The Dead Guise | Berkeley, CA
The Dead Guise weren’t done busting out some of the greatest Grateful Dead tunes ever to be heard live as they continued on a tirade playing two old 1960s psychedelic era classics, “Morning Dew,” and “Turn On Your Lovelight.” By now it was well past midnight and people were going all out celebrating the beginning of July 4th, Independence Day. Watching all the Dead Heads dance to Turn On Your Lovelight,” was entrancing as it looked like they were really connecting to the 1960s Dead sound as well.
“Turn On Your Lovelight,” was the second Pigpen song The Dead Guise had covered that night, as they had played “Easy Wind,” earlier in the first set. While I have always been a bigger fan of “Easy Wind,” it is obvious to me the crowd was much more into “Turn On Your Lovelight,” which remains one of the best songs off Live Dead, the first Grateful Dead live recording ever to be released on Warner Brothers back in 1969.

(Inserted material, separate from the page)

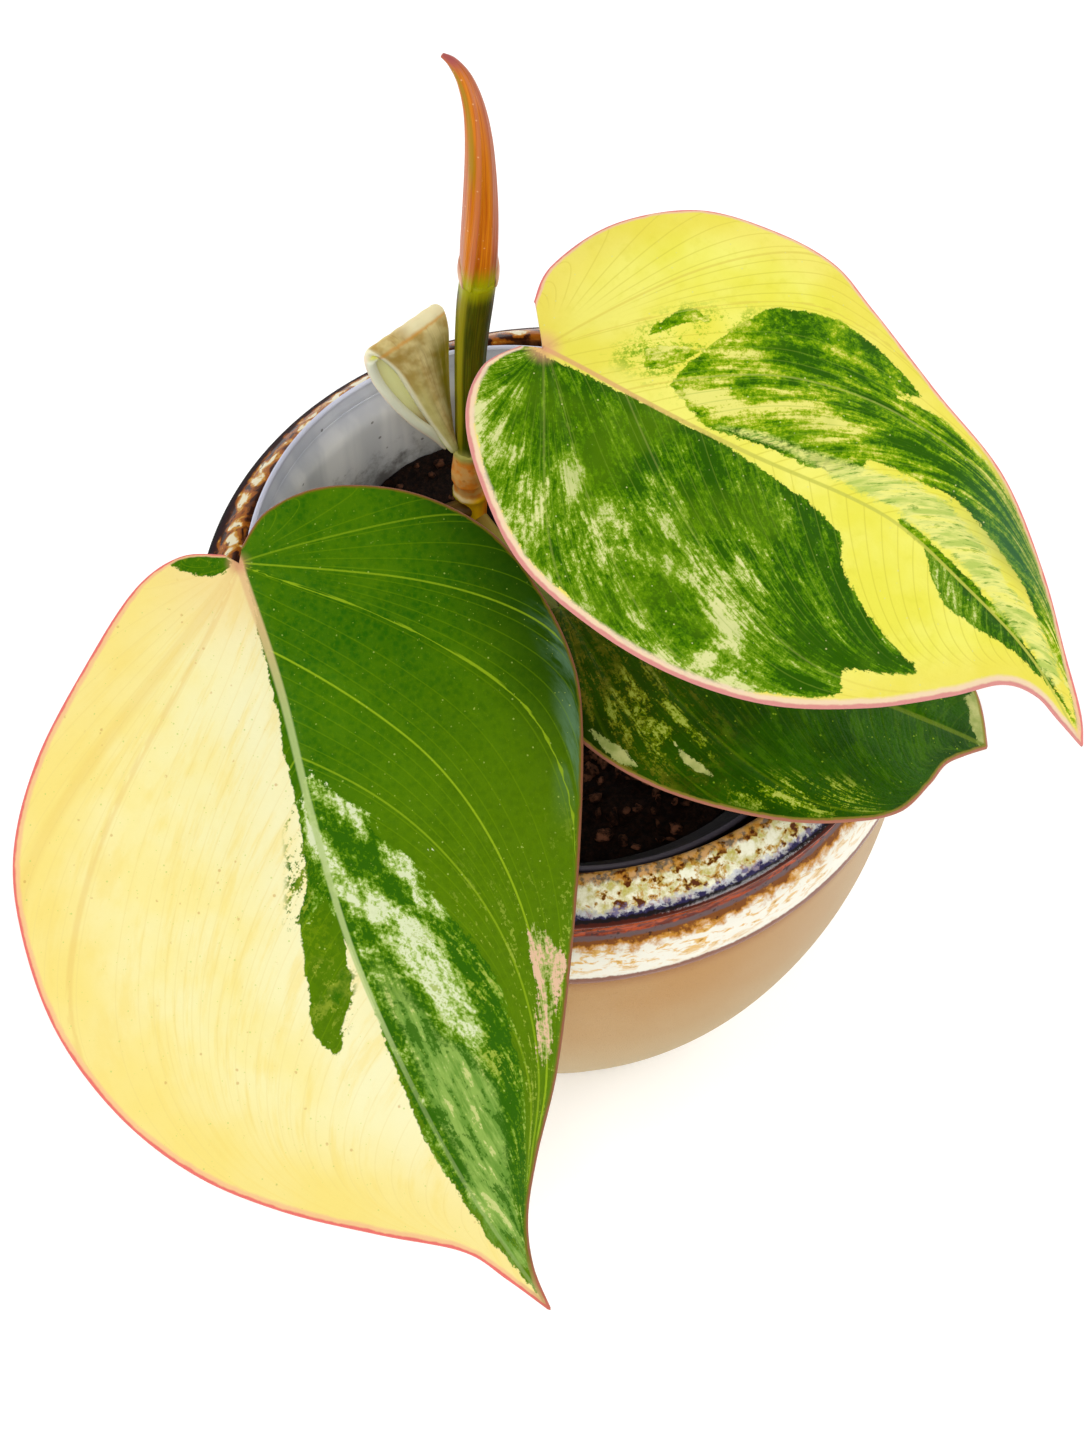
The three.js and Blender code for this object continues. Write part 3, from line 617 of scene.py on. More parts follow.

The Dead Guise at the Starry Plough
As The Dead Guise were about to depart the stage the crowd requested one more. “Well happy Fourth of July!” exclaimed Ken Younger, “We’re going to play you a pretty fitting red, white, and blue song to end the night.” With that The Dead Guise played “U.S. Blues,” the only song they played off the Mars Hotel album the whole night. It was a fantastic set closer to a wonderful night of The Dead Guise’s music. As the Dead Guise’s myspace page states, “The heart of the Grateful Dead is the incredible amount of energy that is exchanged between the band and the audience at a live show... And that's the inspiration of the Dead Guise--to try their best to recreate that energy and share it with audiences who crave it...” This perfectly describes The Dead Guise and what they have done with their music, which is a beautiful thing. Lets hope this band continues to play many more shows to come in the Bay Area.